As he wraps up Hawaii trip, Defense Secretary says closing Red Hill is ‘the right thing to do’
HONOLULU (HawaiiNewsNow) - As he wraps up a Hawaii visit, U.S. Secretary of Defense Lloyd Austin toured the Red Hill fuel tanks facility Friday and met with families impacted by the Navy’s water contamination crisis.
But the military isn’t saying much about the sit-downs.
Austin was with commanders from U.S. Indo-Pacific Command and Navy Region Hawaii. He also met with the new commander of the Joint Task Force in charge of defueling the Red Hill tanks, Rear Admiral John Wade.
Austin appeared to have also met with five service members. In a tweet Friday evening, Austin said “defueling and closing Red Hill is the right thing to do.”
Pentagon Press Secretary Brig. Gen. Pat Ryder told Hawaii News Now that Austin met with several impacted families at Camp Smith, but he wouldn’t say how many or who they are.

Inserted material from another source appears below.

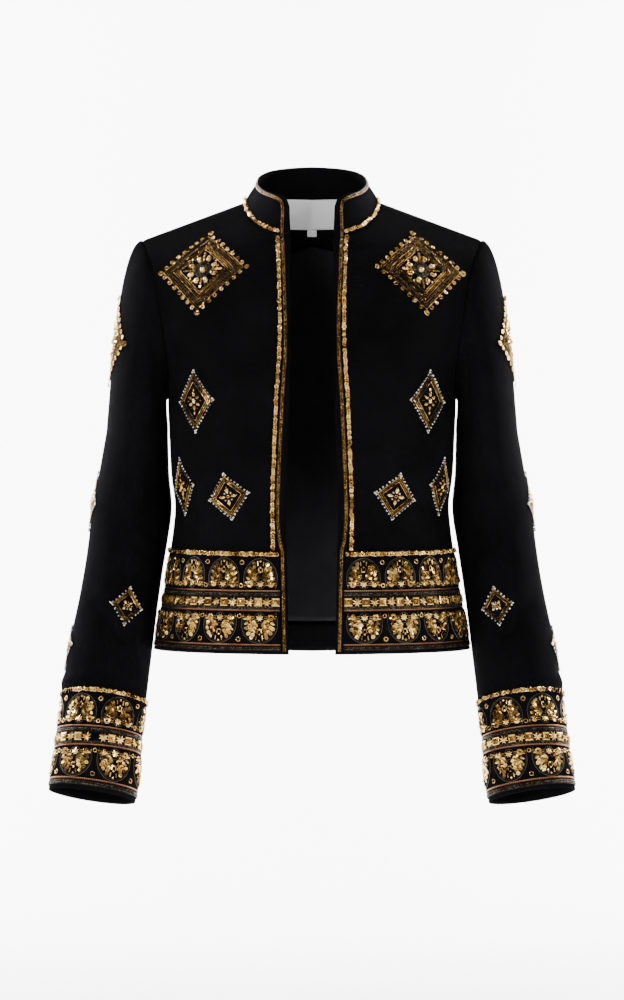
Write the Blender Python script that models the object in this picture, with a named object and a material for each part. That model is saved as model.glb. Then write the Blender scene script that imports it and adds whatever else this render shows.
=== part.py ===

Austin wanted to “listen and hear their concerns,” Ryder said.
He added the secretary believes “taking care of our families is important.”

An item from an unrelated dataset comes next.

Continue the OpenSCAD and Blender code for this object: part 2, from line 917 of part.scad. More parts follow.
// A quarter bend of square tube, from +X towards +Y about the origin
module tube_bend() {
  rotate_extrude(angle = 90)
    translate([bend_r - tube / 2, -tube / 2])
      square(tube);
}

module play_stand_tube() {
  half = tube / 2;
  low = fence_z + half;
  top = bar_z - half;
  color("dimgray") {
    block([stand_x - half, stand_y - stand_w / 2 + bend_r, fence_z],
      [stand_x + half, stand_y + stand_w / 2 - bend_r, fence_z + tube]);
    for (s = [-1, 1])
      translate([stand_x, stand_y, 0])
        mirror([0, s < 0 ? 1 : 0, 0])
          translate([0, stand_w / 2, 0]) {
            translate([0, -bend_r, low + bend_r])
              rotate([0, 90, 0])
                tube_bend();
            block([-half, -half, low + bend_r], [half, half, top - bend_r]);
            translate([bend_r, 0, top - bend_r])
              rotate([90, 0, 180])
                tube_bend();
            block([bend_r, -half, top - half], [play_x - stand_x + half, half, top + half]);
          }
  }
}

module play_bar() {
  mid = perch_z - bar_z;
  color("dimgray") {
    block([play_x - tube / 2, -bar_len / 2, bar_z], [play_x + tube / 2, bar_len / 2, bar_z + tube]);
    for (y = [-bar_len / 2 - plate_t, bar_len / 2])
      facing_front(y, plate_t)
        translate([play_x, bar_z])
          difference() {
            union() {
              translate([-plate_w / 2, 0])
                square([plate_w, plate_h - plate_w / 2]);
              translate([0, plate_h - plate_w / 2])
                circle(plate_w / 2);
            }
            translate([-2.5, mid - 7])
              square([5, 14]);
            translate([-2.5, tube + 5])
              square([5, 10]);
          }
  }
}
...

Around 2 p.m. Friday, activists spotted a motorcade with police escort driving into U.S. Pacific Fleet Command headquarters. Earlier, other impacted Red Hill families held a peaceful protest. They were upset they didn’t get to meet with Austin, who was in the islands to strengthen ties with Pacific allies and get an update on Red Hill.
Special Section: Navy Water Crisis
“I would implore him to treat the situation like it was his family and I know how he would do that and it’s not like this. It’s not sweeping it under the rug and ignoring it,” said Heather Fisher, former Halsey Terrace resident.

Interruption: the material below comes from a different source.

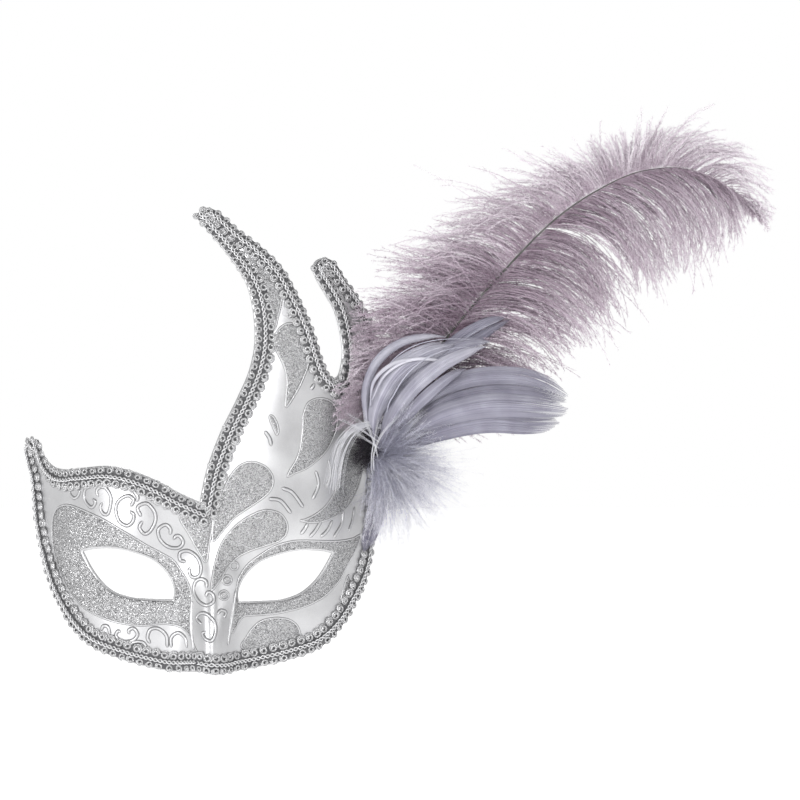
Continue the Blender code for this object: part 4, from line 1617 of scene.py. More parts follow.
@dataclass
class StrandStore:
    """Collects the closed three-sided strands and barbules of one feather."""

    points: list[np.ndarray] = field(default_factory=list)
    quads: list[np.ndarray] = field(default_factory=list)
    tris: list[np.ndarray] = field(default_factory=list)
    tones: list[np.ndarray] = field(default_factory=list)
    total: int = 0

    def strands(
        self, paths: np.ndarray, width: np.ndarray, tone: np.ndarray, facing: np.ndarray, flatness: float
    ) -> None:
        """Adds strands along paths.

        Args:
            paths: shaped (strands, points, 3).
            width: each point's half width, shaped (strands, points), or one row for all strands.
            tone: each point's tone, from 0 at a dark root to 1 at a light tip.
            facing: each strand's flat side's direction, shaped (strands, 3), or one for all strands.
            flatness: the strand's thickness over its width.
        """
        count, length = paths.shape[:2]
        width = np.broadcast_to(width, (count, length))
        ahead = unit(np.gradient(paths, axis=1))
        side = unit(np.cross(ahead, np.broadcast_to(facing, (count, 3))[:, None]))
        up = np.cross(side, ahead)
        corners = []
        for angle in (90, 210, 330):
            a, b = math.cos(math.radians(angle)), math.sin(math.radians(angle)) * flatness
            corners.append(paths + (side * a + up * b) * width[..., None])
        ring = np.stack(corners, axis=2)
        base = (np.arange(count) * length * 3)[:, None] + self.total
        root = base + np.array([[0, 1, 2]])
        tip = base + (length - 1) * 3 + np.array([[2, 1, 0]])
        self.points.append(ring.reshape(-1, 3))
        self.quads.append((base[:, None] + ring_quads(length, 3)).reshape(-1, 4))
        self.tris += [root, tip]
        self.tones.append(np.repeat(tone.reshape(-1), 3))
        self.total += count * length * 3

    def spikes(self, roots: np.ndarray, ends: np.ndarray, half_width: float, tone: np.ndarray) -> None:
        """Adds barbules as slender closed spikes.

        Args:
            roots: where each starts.
            ends: where each ends.
            half_width: half the width at the root.
            tone: each one's tone.
        """
        ahead = unit(ends - roots)
        helper = np.where(np.abs(ahead[:, 2:]) < 0.8, np.array([[0.0, 0, 1]]), np.array([[1.0, 0, 0]]))
        side = unit(np.cross(ahead, helper))
        up = np.cross(side, ahead)
        corners = [roots + (side * math.cos(a) + up * math.sin(a)) * half_width for a in (0, 2.094, 4.189)]
        cloud = np.stack([*corners, ends], axis=1)
        base = (np.arange(len(roots)) * 4)[:, None] + self.total
        for face in ((0, 2, 1), (0, 1, 3), (1, 2, 3), (2, 0, 3)):
            self.tris.append(base + np.array([face]))
        self.points.append(cloud.reshape(-1, 3))
        self.tones.append(np.repeat(tone, 4))
        self.total += len(roots) * 4

    def mesh(self, name: str) -> bpy.types.Mesh:
        """Makes the collected strands one mesh.

        Args:
            name: the mesh's name.

        Returns:
            The mesh, with each point's tone.
        """
        faces = [np.vstack(self.tris)]
        if self.quads:
            faces.insert(0, np.vstack(self.quads))
        tones = np.clip(np.concatenate(self.tones), 0, 1)
        return make_mesh(name, np.vstack(self.points), faces, {"tone": tones})


def heading_paths(
    roots: np.ndarray, start: np.ndarray, end: np.ndarray, lean: np.ndarray, length: np.ndarray,
    count: int, bend: float,
) -> np.ndarray:
    """Grows strands whose heading turns steadily in the feather's plane.

    Args:
        roots: where the strands start, shaped (strands, 3).
        start: each strand's first heading, in degrees above +X in the XZ plane.
        end: each strand's last heading.
        lean: each strand's lean towards +Y, in degrees, which fades along it.
        length: each strand's length.
        count: points in a strand.
        bend: over 1, the turn comes late.

    Returns:
        The strands' points, shaped (strands, count, 3).
    """
    share = np.linspace(0, 1, count)[None]
    heading = np.radians(start[:, None] + (end - start)[:, None] * share**bend)
    out = np.radians(lean[:, None] * (1 - 0.7 * share))
    step = (length / (count - 1))[:, None]
    delta = np.stack([np.cos(heading) * np.cos(out), np.sin(out), np.sin(heading) * np.cos(out)], axis=-1)
    delta *= step[..., None]
    paths = np.cumsum(delta, axis=1)
    paths = np.concatenate([np.zeros_like(paths[:, :1]), paths[:, :-1]], axis=1)
    return roots[:, None] + paths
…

“My brain is not right still,” added Samantha McCoy, former Aliamanu Military Reservation resident.
“I started having periods where I was unresponsive and within the week of moving out of the house I was starting to feel better.”
The Defense Secretary’s visit came as the state Health Department fined the Navy $8.7 million for hundreds of counts of dumping untreated or partially treated sewage into the ocean.
“The DOD is concerned with their mission. Guess what? Clean water is a national security issue,” said Lacey Quintaro, former Hickam resident.
“We just lost a lot of confidence in our military honestly that they have our best interest in mind,” added Christine Lattimer, Hickam resident.
Native Hawaiian activists built a traditional alter last December fronting the entrance to US Pacific Fleet headquarters shortly after the fuel spills and it’s still standing today.